I stayed somewhere slightly different for my Washington stopover – taking a room in an apartment in the suburbs on the advice of a pal who visits there a lot, since hotels in the District of Columbia proper can be cripplingly expensive. It was a strange experience – my hosts were the geekiest couple I’ve ever come across, always online with the man of the house permanently wired up to what looked like a Bluetooth headpiece. I had a lovely room, although the TV was wired up to so many gadgets I could barely work it. I fear my hosts were disappointed I didn’t make more use of the GPS handset they supplied, pre-loaded with the locations of lots of good local things.
But it was all out of generosity, and even though I was travelling around on my own, I never felt completely out on a limb. Doing the trip by bus and rail was easy – don’t expect to get anywhere quickly, though, but just sit back and enjoy it. Going into Canada restricted the time I spent in Boston (a bad thing) but introduced me to a new country – or two new countries, because Quebec and Ontario might as well be on separate planets. And Niagara Falls was truly unforgettable.

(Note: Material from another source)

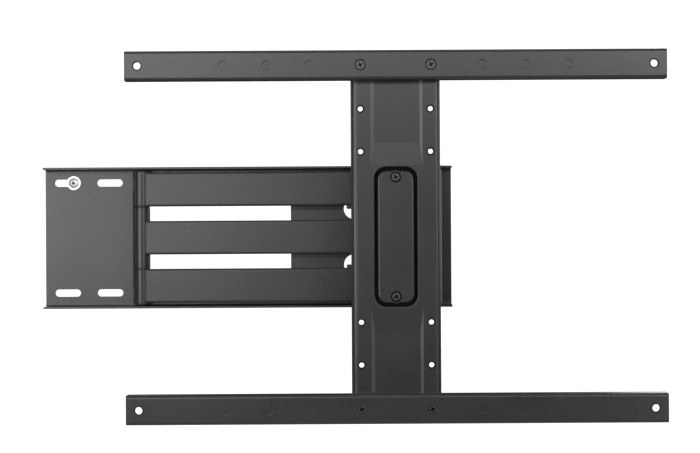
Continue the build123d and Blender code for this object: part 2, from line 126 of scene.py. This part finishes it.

The rest of the trip challenged my prejudices of the United States. Ignorant and insular? Maybe, but in a country which has patrotism as an unoffical state religion, the oldest building in an “historic city” is a century younger than a building five minutes from my house, where the edicts – including their religious preferences – of the founding fathers still seem to ring loud and clear, and where racial discrimination was state-backed until just a few decades ago, and where broadcast media amplifies prejudice instead of challenging it – what would you expect? I found a land of innocents, whose experiences of different attitudes and different people were very, very limited. Even my supposedly sophisticated Washington hosts expressed an irritated astonishment that “some international visitors leave the bathroom door closed when they’ve finished using it”. Shame I only read that after I’d just been to the…
And… yeah, I’ve become a travel bore, haven’t I? Now, I’m back home, it’s cold, and it’s wet. What happens now, then, eh?